Key costs, timeline and implementation approach
| Agreement term | Five years |
| Annual subscription fee | £80,000, increasing to £100,000 over the term |
| Implementation consulting fee | Approximately £765,000 during 2026 |
| Accounting treatment | Majority of implementation spend expected to be capitalised as an intangible asset |
| Rollout plan | Phased implementation to avoid disruption |
| Governance | Integration managed by the Group’s ERP Director and a leading consultancy partner |
On size, the implementation fee is meaningful in year one, but modest against the previously announced £40 million fundraise for acquisitions. The ongoing subscription is a small operating cost for a group with scale ambitions.
What this could mean for the numbers
Two buckets to think about:
- Operating expense: the annual subscription fee of £80,000, stepping up to £100,000 over the term, will hit the profit and loss account each year.
- Capitalised investment: the Company expects to capitalise the majority of the £765,000 implementation cost as an intangible asset. That means lower near-term P&L impact, with the cost recognised over time through amortisation. The exact useful life and amortisation profile are not disclosed.
Cash still leaves the building in 2026 for implementation and subscription. But capitalisation smooths the accounting charge, which can help reported profitability during the heavy lifting phase.
Execution: phased rollout to reduce disruption
A phased approach is sensible. Big-bang ERP launches often create headaches. Phasing lets Vulcan Two stabilise core modules, migrate data carefully and bring acquired businesses onto the platform in an orderly queue. Having a named ERP Director and a specialist consultancy adds accountability and experience, both essential when knitting together multiple companies.
The RNS indicates implementation across 2026. Exact go-live dates, sequence by function or business, and targeted benefits are not disclosed.
Positives worth calling out
- Strategic fit: the ERP underpins the buy-and-build thesis. One platform is how you get operating leverage, not just deal volume.
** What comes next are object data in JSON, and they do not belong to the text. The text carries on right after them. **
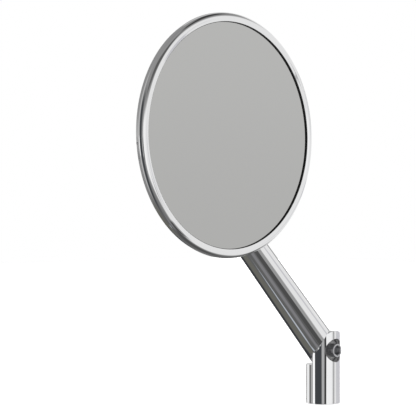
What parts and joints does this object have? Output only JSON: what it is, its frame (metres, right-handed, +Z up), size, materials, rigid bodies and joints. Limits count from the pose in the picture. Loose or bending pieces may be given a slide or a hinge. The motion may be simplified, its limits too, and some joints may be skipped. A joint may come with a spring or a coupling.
{
  "type": "shaving mirror",
  "caption": "Round framed shaving mirror on a tapered arm that swings on a half-lapped pivot at the top of a short round post, with a roll and tilt joint behind the mirror.",
  "frame": {"origin": "centre of the post's lower end, at the mouth of the support bore", "axes": "+Z up along the post; the mirror faces -Y; +X to the right as the user sees it"},
  "size_m": [0.3064, 0.0833, 0.3399],
  "materials": {
    "polished_chrome": "mirror-polished chrome plate",
    "silvered_glass": "silvered flat glass with a grey tone",
    "stainless_steel": "machined stainless steel",
    "spring_steel": "bright spring steel",
    "black_steel": "blackened steel",
    "bearing_brass": "turned brass",
    "satin_aluminium": "satin machined aluminium",
    "nylon": "moulded nylon",
    "foam": "closed-cell foam sheet",
    "gasket_rubber": "black rubber"
  },
  "bodies": {
    "post": {"post": "polished_chrome", "post_bush": "nylon", "post_grub_screws": "black_steel", "pivot_bush": "bearing_brass"},
    "arm": {"arm": "polished_chrome", "pivot_screw": "stainless_steel", "pivot_washer": "stainless_steel", "pivot_insert": "bearing_brass", "pivot_nut": "stainless_steel", "friction_disc": "nylon", "arm_core": "satin_aluminium", "arm_end_cap": "polished_chrome", "stem_bush": "bearing_brass", "stem_collar": "polished_chrome"},
    "stem": {"stem": "polished_chrome", "stem_bolt": "stainless_steel", "stem_spring_washer": "spring_steel"},
    "head": {"head_bracket": "satin_aluminium", "bracket_screws": "stainless_steel", "tilt_pin": "stainless_steel", "tilt_nut": "stainless_steel", "tilt_washers": "nylon", "rear_pan": "polished_chrome", "front_ring": "polished_chrome", "mirror_glass": "silvered_glass", "backing_pad": "foam", "glass_seal": "gasket_rubber", "glass_gasket": "gasket_rubber", "ring_grub_screws": "black_steel"}
  },
  "joints": [
    {"name": "arm_swing", "type": "hinge", "parent": "post", "child": "arm", "pos_m": [0, 0, 0.0493], "axis": [0, 1, 0], "range_deg": [-10, 100]},
    {"name": "head_roll", "type": "hinge", "parent": "arm", "child": "stem", "pos_m": [-0.19057, 0, 0.23986], "axis": [0, 1, 0], "continuous": true},
    {"name": "head_tilt", "type": "hinge", "parent": "stem", "child": "head", "pos_m": [-0.19057, -0.028, 0.23986], "axis": [1, 0, 0], "range_deg": [-20, 20]}
  ]
}
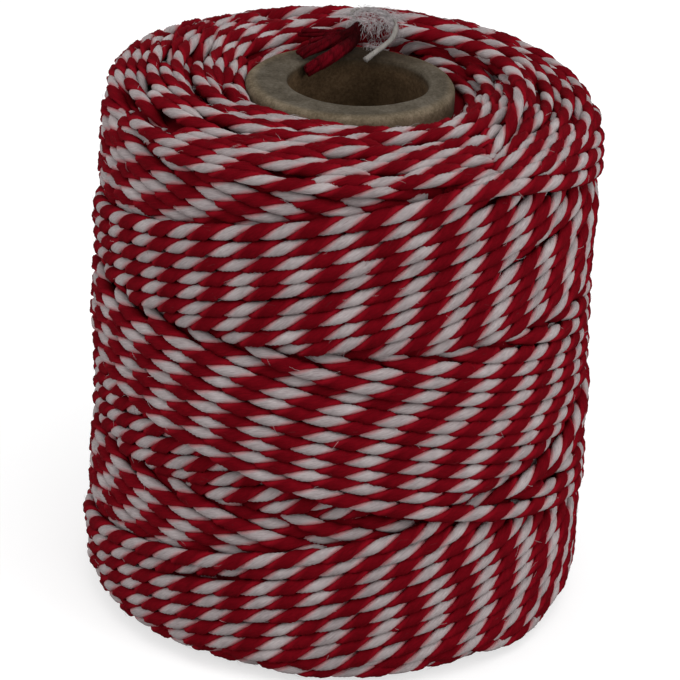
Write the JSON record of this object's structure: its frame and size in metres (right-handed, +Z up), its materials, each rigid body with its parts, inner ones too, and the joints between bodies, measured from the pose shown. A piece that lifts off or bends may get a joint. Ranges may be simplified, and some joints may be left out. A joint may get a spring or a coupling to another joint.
{
  "type": "spool of cotton twine",
  "caption": "Upright spool of two-ply red and white cotton twine, cross-wound on a plain paper tube, with a frayed loose end.",
  "frame": {"origin": "middle of the base, on the surface that the spool stands on", "axes": "+Z up along the tube, -Y towards the front"},
  "size_m": [0.0661, 0.066, 0.0737],
  "materials": {
    "paper_tube": "matt rolled grey-brown paper board",
    "twine": "matt twisted cotton, one red ply and one white ply",
    "red_cotton": "matt dyed cotton yarn",
    "white_cotton": "matt undyed cotton yarn"
  },
  "bodies": {
    "root": {"core": "paper_tube", "winding": "twine", "loose_end": "twine", "red_ply": "red_cotton", "white_ply": "white_cotton"}
  },
  "joints": []
}
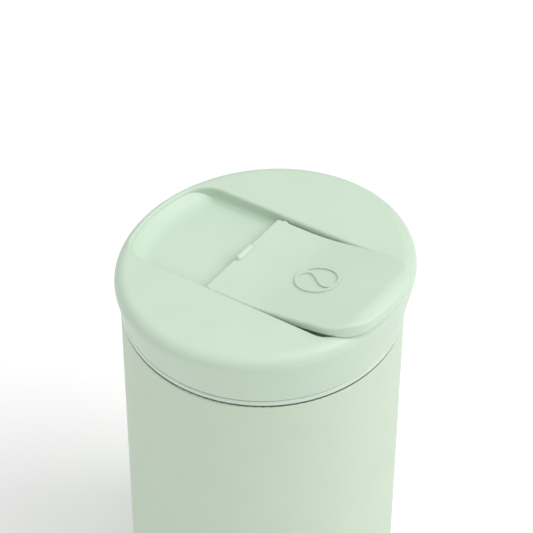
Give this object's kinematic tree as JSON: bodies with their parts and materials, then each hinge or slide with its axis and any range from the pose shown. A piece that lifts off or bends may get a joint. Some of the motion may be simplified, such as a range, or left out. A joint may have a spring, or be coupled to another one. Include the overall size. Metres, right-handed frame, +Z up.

- Right-sized cost: a c.£765,000 implementation and £80,000-£100,000 annual fee look proportionate for a group integrating multiple businesses.
- Governance and delivery: a dedicated ERP Director plus a leading consultancy reduces execution risk.
- Data and control: better visibility and standardised processes should strengthen cash management, compliance and decision-making.
Things to watch and open questions
- Benefits case: the RNS does not quantify expected savings, margin uplift or working capital gains. Investors should watch for measurable outcomes once modules go live.
- Timeline risk: scope creep and data migration are the classic ERP pitfalls. Delays could push benefits to the right.
- Change management: process change across newly acquired teams is often the hardest part. Training and adoption will decide success.
- Accounting impacts: with most implementation spend capitalised, future amortisation will lift non-cash expenses. Useful life and amortisation timing are not disclosed.
- Provider not named: we know it is a global leader with AI-enabled functionality, but the specific platform is not disclosed.
Context with the £40 million raise and acquisitions
This ERP move follows Vulcan Two’s conditional £40 million raise to buy three ePharmacy businesses, as set out on 26 February 2026 and in the Admission Document on 27 February 2026. The Directors had already scoped requirements with the chosen provider and believe the platform suits the enlarged group. That sequence matters: lining up the systems plan before closing deals reduces the risk of running separate stacks for too long.
In short, the ERP is an enabling investment designed to turn acquired revenue into scalable, well-controlled cash flow. Without it, synergies tend to leak away in duplicated work and messy reporting.
My take for shareholders
This is a sensible, nuts-and-bolts announcement that supports the bigger story. The spend looks reasonable, the governance is in place, and a phased approach is the right call. The AI-heavy marketing language is fine, but the real prize is standardised processes and clean data across the group.
What I want next: a clear implementation roadmap with milestones, and – crucially – a benefits scorecard once key modules are live. Show the throughput improvements, month-end cycle time reduction, stock turns, order accuracy and headcount leverage. That is how investors will see the ERP converting into margin and cash.
Overall, positive. Execution remains the watchword, but this is the kind of infrastructure investment that can make a buy-and-build ePharmacy strategy actually work at scale.